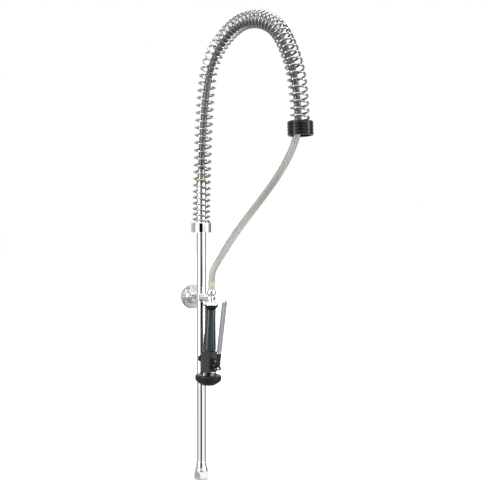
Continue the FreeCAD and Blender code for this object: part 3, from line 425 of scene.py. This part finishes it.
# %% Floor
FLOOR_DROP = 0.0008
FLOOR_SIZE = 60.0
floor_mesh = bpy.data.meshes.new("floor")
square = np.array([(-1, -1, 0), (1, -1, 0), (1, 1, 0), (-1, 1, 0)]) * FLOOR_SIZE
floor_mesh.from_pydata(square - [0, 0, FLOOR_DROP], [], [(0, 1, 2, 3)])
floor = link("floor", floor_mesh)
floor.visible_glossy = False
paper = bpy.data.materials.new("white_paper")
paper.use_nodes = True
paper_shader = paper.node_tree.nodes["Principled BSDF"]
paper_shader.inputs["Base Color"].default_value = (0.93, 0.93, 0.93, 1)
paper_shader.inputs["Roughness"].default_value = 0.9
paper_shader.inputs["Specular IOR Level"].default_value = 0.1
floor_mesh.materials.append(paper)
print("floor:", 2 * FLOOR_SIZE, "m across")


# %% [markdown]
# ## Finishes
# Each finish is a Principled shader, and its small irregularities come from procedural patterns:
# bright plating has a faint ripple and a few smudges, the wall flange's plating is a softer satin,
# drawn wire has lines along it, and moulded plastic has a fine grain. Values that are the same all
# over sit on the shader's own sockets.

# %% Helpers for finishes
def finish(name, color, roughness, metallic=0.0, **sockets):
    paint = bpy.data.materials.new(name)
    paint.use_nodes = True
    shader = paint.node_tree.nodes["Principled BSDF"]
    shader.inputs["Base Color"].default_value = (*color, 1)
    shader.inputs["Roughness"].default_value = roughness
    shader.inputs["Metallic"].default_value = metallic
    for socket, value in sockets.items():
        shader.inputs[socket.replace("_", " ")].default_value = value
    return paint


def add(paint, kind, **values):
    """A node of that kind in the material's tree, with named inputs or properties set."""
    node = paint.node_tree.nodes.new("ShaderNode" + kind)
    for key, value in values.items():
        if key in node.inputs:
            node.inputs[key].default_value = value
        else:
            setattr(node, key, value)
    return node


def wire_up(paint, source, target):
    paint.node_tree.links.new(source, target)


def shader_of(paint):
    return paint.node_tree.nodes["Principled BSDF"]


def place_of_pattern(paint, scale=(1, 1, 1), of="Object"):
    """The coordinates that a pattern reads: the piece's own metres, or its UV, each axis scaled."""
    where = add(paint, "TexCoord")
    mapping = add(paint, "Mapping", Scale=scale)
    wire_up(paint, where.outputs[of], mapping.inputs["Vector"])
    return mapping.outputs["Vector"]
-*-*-
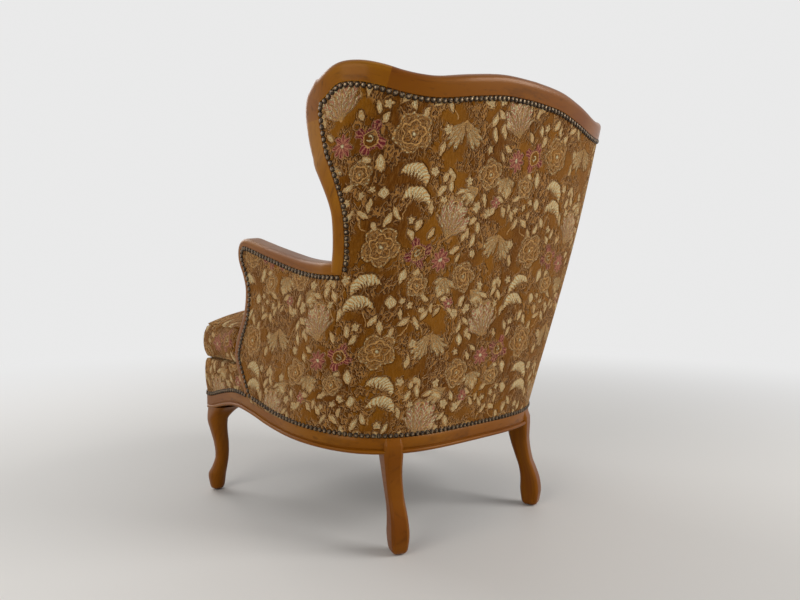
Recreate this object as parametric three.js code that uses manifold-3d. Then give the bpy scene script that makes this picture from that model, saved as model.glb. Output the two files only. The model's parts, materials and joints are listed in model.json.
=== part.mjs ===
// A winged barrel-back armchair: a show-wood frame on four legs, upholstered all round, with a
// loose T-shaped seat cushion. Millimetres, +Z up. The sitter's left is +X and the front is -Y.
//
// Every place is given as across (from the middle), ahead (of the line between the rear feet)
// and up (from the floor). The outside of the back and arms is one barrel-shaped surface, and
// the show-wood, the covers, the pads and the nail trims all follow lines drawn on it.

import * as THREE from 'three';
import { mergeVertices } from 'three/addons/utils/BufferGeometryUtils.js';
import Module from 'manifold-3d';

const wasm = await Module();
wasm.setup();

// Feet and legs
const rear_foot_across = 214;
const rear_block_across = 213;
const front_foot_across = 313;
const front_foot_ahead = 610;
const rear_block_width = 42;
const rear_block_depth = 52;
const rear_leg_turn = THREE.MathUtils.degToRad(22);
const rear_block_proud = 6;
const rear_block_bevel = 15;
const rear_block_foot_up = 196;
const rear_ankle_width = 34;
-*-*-
§ **TASK STATEMENT**:
Select the lines from the entries that include the word "code".

§ **RESULT FOR THIS EXERCISE**:
Continue the FreeCAD and Blender code for this object: part 3, from line 425 of scene.py. This part finishes it.
Recreate this object as parametric three.js code that uses manifold-3d. Then give the bpy scene script that makes this picture from that model, saved as model.glb. Output the two files only. The model's parts, materials and joints are listed in model.json.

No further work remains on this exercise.